The news these days is often full of doom and gloom about the future of work. Governments should consider counterbalancing these headlines with earned optimism about the future – it may just be a self-fulfilling prophecy.
References
Abraham, K G, and M S Kearney (2020), “Explaining the decline in the US employment-to-population ratio: A review of the evidence”, Journal of Economic Literature 58(3): 585–643.
Binder, A J, and J Bound (2019), “The declining labor market prospects of less-educated men”, Journal of Economic Perspectives 33(2): 163–190.
Farrell, W, and J Gray (2018), The boy crisis: Why our boys are struggling and what we can do about it, BenBella Books.
Levin, R, and D Vidart (2026a), “‘Nobody wants to work anymore’: Lifetime labor market experiences and the decline of male labor force participation in the US”, NBER Working Paper.
Levin, R, and D Vidart (2026b), “Risk-taking adaptation to macroeconomic experiences”, Journal of Political Economy Microeconomics (forthcoming).

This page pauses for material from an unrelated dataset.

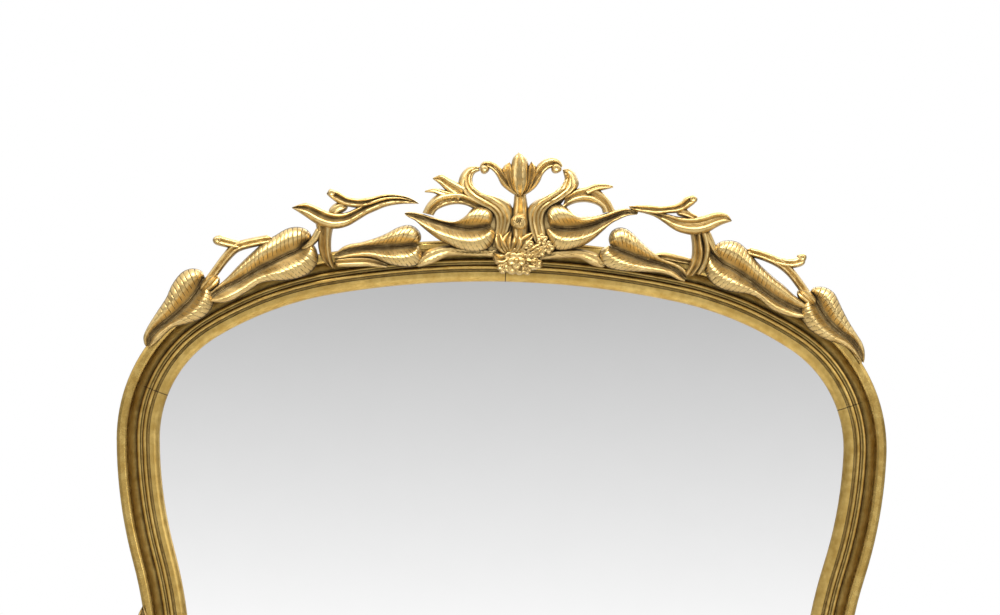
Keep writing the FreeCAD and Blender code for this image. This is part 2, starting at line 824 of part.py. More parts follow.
# Centre of the crest: stem, flower, boss and posy.
carving("crest_stem", RIGHT, CROWN, "leaf", [blade([(23, 95), (23, 27), (22, -40)], 9, 12, 12)], [23])
carving(
    "crest_flower",
    RIGHT,
    CROWN,
    "middle",
    [
        blade([(25, 77), (22, 117), (20, 158)], 10, 31, 9, 0.55),
        blade([(18, 86), (-8, 101), (-20, 119), (-33, 135), (-45, 135)], 8, 7, 6),
        disc((-43, 126), 9),
        blade([(32, 86), (55, 106), (68, 128), (82, 141), (92, 137)], 8, 7, 6),
        disc((86, 131), 9),
    ],
)
carving("crest_boss", RIGHT, CROWN, "front", [disc((24, 31), 13)])
carving(
    "posy_leaves",
    RIGHT,
    CROWN,
    "middle",
    [
        blade([(23, -14), (-12, 7)], 7, 9, 2),
        blade([(23, -14), (-17, -23)], 7, 9, 2),
        blade([(22, -18), (0, -48)], 7, 9, 2),
        blade([(23, -14), (56, 10)], 7, 9, 2),
        blade([(23, -15), (80, -13)], 8, 10, 3),
        blade([(23, -18), (64, -41)], 8, 10, 3),
    ],
)
carving("posy_rosette", RIGHT, CROWN, "front", [disc((20, -40), 21)])

SMALL_ROSETTES = [(46, -25), (58, -5), (76, -12), (50, -42)]
SMALL_ROSETTE_RADIUS = 8
crown_station = Station(RIGHT, CROWN)
front_end = LAYER_START["front"] + size("front_thickness")
small_rosettes = []
for along, outward in SMALL_ROSETTES:
    point = crown_station.at(along, MOULDING_WIDTH + outward)
    small_rosettes.append(rod("rosette", point, LAYER_START["front"], front_end, SMALL_ROSETTE_RADIUS))
group_node("posy_small_rosettes", small_rosettes)

# Heart-shaped leaves and scrolls beside the stem.
carving(
    "heart_leaf_left",
    LEFT,
    CROWN,
    "leaf",
    [leaf([(17, 21), (103, 15), (187, 45)], 42, 41, 2.2, 1.0)],
    [50, 85],
)
carving(
    "heart_leaf_right",
    RIGHT,
    CROWN,
    "leaf",
    [leaf([(68, 27), (152, 26), (194, 46), (238, 58)], 45, 42, 1.5, 1.3)],
    [88, 112],
)
carving(
    "scroll_left",
    LEFT,
    CROWN,
    "middle",
    [
        blade([(-12, 27), (2, 54), (27, 68), (53, 78), (74, 94), (79, 112), (67, 126)], 8.5, 11, 4, 0.4),
        blade([(64, 67), (92, 85), (110, 99), (134, 108)], 7, 11, 1.5),
        blade([(82, 76), (113, 77), (150, 84)], 6, 8, 1.5, 0.45),
        blade([(40, 62), (77, 72), (109, 70), (133, 58), (145, 42)], 7, 9, 6),
    ],
)
carving(
    "scroll_right",
    RIGHT,
    CROWN,
    "middle",
    [
        blade([(35, 28), (49, 57), (74, 72), (96, 85), (114, 100), (118, 114), (110, 125)], 8.5, 11, 4, 0.45),
        blade([(103, 80), (136, 94), (161, 98), (190, 100)], 7, 8, 1.5),
        blade([(82, 63), (118, 77), (150, 83), (174, 73), (191, 53)], 7, 10, 6),
    ],
)

# Small leaves on stalks, either side of the centre.
carving(
    "inner_leaf_left",
    LEFT,
    INNER_LEAF_LEFT,
    "leaf",
    [
        leaf([(-84, -10), (-4, -4), (74, -11)], 33, 36, 1.0, 0.9),
        blade([(-74, -30), (-112, -37), (-145, -24)], 7, 8, 3),
    ],
    [-50, 0],
)
carving(
    "inner_leaf_right",
    RIGHT,
    INNER_LEAF_RIGHT,
    "leaf",
    [
        leaf([(-187, -20), (-109, -23), (-16, -39)], 38, 31, 0.9, 0.7),
        blade([(-176, -36), (-202, -46), (-227, -41)], 7, 8, 3),
    ],
    [-150, -100],
)

# Long leaves, the posts that rise from them and the blades that the posts carry.
carving(
    "long_leaf_left",
    LEFT,
    SPRAY_LEFT,
    "leaf",
    [leaf([(-146, 16), (-31, 1), (62, -9)], 40, 46, 0.65, 0.7)],
    [-90, -20],
)
carving(
    "post_left",
    LEFT,
    SPRAY_LEFT,
    "middle",
    [
        blade([(-179, 35), (-159, 6), (-153, -23), (-158, -53)], 8, 8.5, 3),
        blade([(-176, 34), (-157, 21), (-130, 10)], 7, 7, 7),
    ],
)
carving(
    "swept_blade_left",
    LEFT,
    SPRAY_LEFT,
    "front",
    [
        blade(
            [(-133, 80), (-176, 41), (-199, 25), (-225, 23), (-260, 30), (-299, 28), (-347, -2)],
            1.5,
            14,
            1.5,
            0.33,
        )
    ],
)
carving(
    "short_blade_left",
    LEFT,
    SPRAY_LEFT,
    "middle",
    [
        blade([(-203, 77), (-216, 71), (-226, 53), (-246, 43), (-279, 39)], 3, 7.5, 3),
        blade([(-241, 44), (-224, 42), (-207, 37)], 7, 7, 7),
    ],
)
carving(
    "sprig_left",
    LEFT,
    SPRAY_LEFT,
    "middle",
    [
        blade([(-76, 41), (-36, 51), (-10, 53), (14, 43), (64, 15)], 6, 7.5, 7),
        blade([(-22, 52), (0, 68), (18, 82)], 7, 8, 9),
    ],
)
carving(
    "lowest_leaf_left",
    LEFT,
    LOWEST_LEAF_LEFT,
    "leaf",
    [leaf([(-124, -1), (-71, -2), (31, -4)], 38, 38, 0.35, 0.9)],
    [-80, -30],
)

carving(
    "long_leaf_right",
    RIGHT,
    SPRAY_RIGHT,
    "leaf",
    [leaf([(-168, 14), (-58, -11), (30, -6)], 41, 40, 0.55, 0.75)],
    [-100, -40],
)
carving(
    "post_right",
    RIGHT,
    SPRAY_RIGHT,
    "middle",
    [
        blade([(-200, 36), (-188, 17), (-177, -1), (-171, -27), (-171, -53)], 8, 9, 4),
        blade([(-192, 36), (-176, 27), (-148, 12)], 7, 7, 7),
    ],
)
carving(
    "swept_blade_right",
    RIGHT,
    SPRAY_RIGHT,
    "front",
    [
        blade(
            [(-327, 9), (-271, 20), (-247, 21), (-218, 30), (-195, 45), (-178, 67), (-155, 77)],
            1.5,
            14,
            1.5,
            0.66,
        )
    ],
)
carving(
    "short_blade_right",
    RIGHT,
    SPRAY_RIGHT,
    "middle",
    [
        blade([(-330, 8), (-294, 25), (-264, 39), (-247, 56), (-230, 80)], 3, 7, 8),
        blade([(-264, 39), (-248, 42), (-229, 38)], 6, 6, 6),
    ],
)
carving(
    "sprig_right",
    RIGHT,
    LOWEST_LEAF_RIGHT,
    "middle",
    [
        blade([(-235, -17), (-206, 0), (-176, 12), (-152, 14), (-116, 10), (-80, 2)], 6, 7, 7),
        blade([(-188, 8), (-166, 23), (-156, 36), (-153, 50)], 7, 8, 9),
    ],
)
carving(
    "lowest_leaf_right",
    RIGHT,
    LOWEST_LEAF_RIGHT,
    "leaf",
    [leaf([(-88, 14), (-30, 0), (62, -4)], 31, 34, 0.55, 0.7)],
    [-60, -10],
)

# Foliage at the waist and at the base corners, the same on both sides.
for side, side_name in SIDE_NAMES.items():
    carving(
        "side_leaf_upper_" + side_name,
        side,
        SIDE_SPRAY,
        "leaf",
        [leaf([(94, 0), (10, 4), (-72, 2)], 30, 36)],
        [0, 60],
    )
    carving(
        "side_leaf_lower_" + side_name,
        side,
        SIDE_SPRAY,
        "leaf",
        [leaf([(100, 2), (190, 10), (268, 16)], 36, 34)],
        [130, 180],
    )
    carving(
        "side_curl_" + side_name,
        side,
        SIDE_SPRAY,
        "middle",
        [
            blade([(97, -28), (97, 20), (112, 46), (134, 48)], 9, 11, 6),
            disc((132, 40), 9),
        ],
    )
    carving(
        "corner_leaf_upper_" + side_name,
        side,
        BASE_CORNER,
        "leaf",
        [leaf([(-4, -16), (-80, -32), (-150, -76)], 24, 28)],
        [-40],
    )
    carving(
        "corner_leaf_lower_" + side_name,
        side,
        BASE_CORNER,
        "leaf",
        [leaf([(4, -18), (80, -44), (150, -92)], 20, 24)],
        [40],
    )
    carving("corner_rosette_" + side_name, side, BASE_CORNER, "middle", [disc((0, -16), 19)])

group_node("ornament_pins", ornament_pins)

# ---------------------------------------------------------------------------------------------
# Check every object, then write each piece to its own file
# ---------------------------------------------------------------------------------------------

doc.recompute()
for item in doc.Objects:
    for state in ("Invalid", "Error"):
        if state in item.State:
            raise RuntimeError("%s is %s" % (item.Label, state))
for node in made:
    if node.Shape.isNull() or not node.Shape.isValid():
        raise RuntimeError("%s has no valid shape" % node.Label)

os.makedirs("parts", exist_ok=True)
for node in made:
    node.Shape.exportStep("parts/%s.step" % node.Label)
print("%d nodes, %d solids" % (len(made), sum(len(node.Shape.Solids) for node in made)))
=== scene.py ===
# %% [markdown]
# # A gilded overmantel mirror with a carved crest
#
# The object is a tall wall mirror.  Its frame is a wooden moulding, bent into a balloon shape by
# joining arcs, covered with chalk ground and gold leaf.  A spray of leaves, straps and a tulip,
# cut from wood and gilded too, lies on top of the frame.
#
# The frame, the glass, the back boards and the hanging hardware are exact solids, so they stay as
# they are loaded and only get their finishes here.  The carvings come as flat slabs, and this
# lesson replaces each of them with a sculpted piece of the same outline.

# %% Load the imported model
import math

import bmesh
import bpy
import numpy as np
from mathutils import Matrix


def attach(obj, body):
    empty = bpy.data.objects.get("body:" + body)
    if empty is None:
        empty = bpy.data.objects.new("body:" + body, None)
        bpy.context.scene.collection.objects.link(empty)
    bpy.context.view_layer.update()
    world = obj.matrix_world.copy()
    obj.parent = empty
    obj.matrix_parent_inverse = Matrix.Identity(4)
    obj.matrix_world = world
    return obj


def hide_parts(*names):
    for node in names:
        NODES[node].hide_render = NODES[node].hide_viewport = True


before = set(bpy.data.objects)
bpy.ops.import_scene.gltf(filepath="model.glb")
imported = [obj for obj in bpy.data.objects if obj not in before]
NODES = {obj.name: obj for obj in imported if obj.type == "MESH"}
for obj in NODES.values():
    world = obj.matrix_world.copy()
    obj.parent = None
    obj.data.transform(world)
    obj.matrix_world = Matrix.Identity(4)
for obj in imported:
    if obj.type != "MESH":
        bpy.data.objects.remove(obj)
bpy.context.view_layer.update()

# %% [markdown]
# ## Where things are
#
# Two maps place every carving.  The first walks along the sight edge, which is the line where the
# frame meets the glass: seven arcs that meet without a corner.  A place is then a distance from
# the crown, and a carving can be drawn beside it, along the frame and outward from its edge.  The
# second map turns a pixel of the photograph into metres, because the crest was hand carved and
# its left and right sides differ, so most outlines are read from the photograph.

# %% The sight edge as seven arcs
MM = 0.001
MOULDING_WIDTH = 76 * MM
CROWN_HEIGHT = 1379 * MM
# Radius in millimetres, first and last heading in degrees, and 1 for a bulge or -1 for a waist.
SIGHT_ARCS = [
    (1669.5, 0, 10.8, 1),
    (612, 10.8, 32, 1),
    (216, 32, 91.4, 1),
    (789, 91.4, 106.4, 1),
    (849.4, 106.4, 70, -1),
    (500, 70, 90, 1),
    (98, 90, 180, 1),
]
HAUNCH, WAIST, CORNER = 2, 4, 6  # places in that list


def direction(heading):
    return np.array([math.sin(math.radians(heading)), math.cos(math.radians(heading))])


def walk_sight_edge():
    """Each arc with its centre and its distance from the crown."""
    walk, place, distance = [], np.array([0.0, CROWN_HEIGHT]), 0.0
    for radius, first, last, bulge in SIGHT_ARCS:
        reach = bulge * radius * MM
        centre = place - reach * direction(first)
        walk.append((reach, first, last, centre, distance))
        place = centre + reach * direction(last)
        distance += radius * MM * math.radians(abs(last - first))
    return walk


SIGHT_EDGE = walk_sight_edge()


def at_heading(arc, heading):
    """The distance from the crown where an arc of the edge has the given heading."""
    reach, first, _, _, start = SIGHT_EDGE[arc]
    return start + abs(reach) * math.radians(abs(heading - first))


WAIST_START = at_heading(WAIST, 106.4)
CORNER_MIDDLE = at_heading(CORNER, 135)
print("the waist starts %.3f m from the crown" % WAIST_START)

# %% Places beside the sight edge
LEFT, RIGHT = -1, 1


def station(side, distance):
    """A point on the sight edge with its outward and its onward direction, as (X, Z)."""
    reach, first, last, centre, start = [arc for arc in SIGHT_EDGE if arc[4] <= distance][-1]
    turn = math.degrees((distance - start) / abs(reach))
    heading = first + turn * (1 if last > first else -1)
    outward = direction(heading)
    onward = np.array([outward[1], -outward[0]])
    mirror = np.array([side, 1])
    return (centre + reach * outward) * mirror, outward * mirror, onward * mirror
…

Malmendier, U, and S Nagel (2011), “Depression babies: Do macroeconomic experiences affect risk taking?”, The Quarterly Journal of Economics 126(1): 373–416.
Malmendier, U, S Nagel, and Y Zhen (2021), “The making of hawks and doves”, Journal of Monetary Economics 117: 19–42.
Malmendier, U, and S Shen (2021), “Scarred consumption”, VoxEU.org, 15 March.
Rao, B, J Furman, and S Black (2016), “The long-term decline in us prime-age male labour force participation”, VoxEU.org, 6 July.
Stock, J, B Stevenson, J Coglianese, J Furman, and S Braun (2014), “Understanding the decline in the labour force participation rate in the US”, VoxEU.org, 18 August.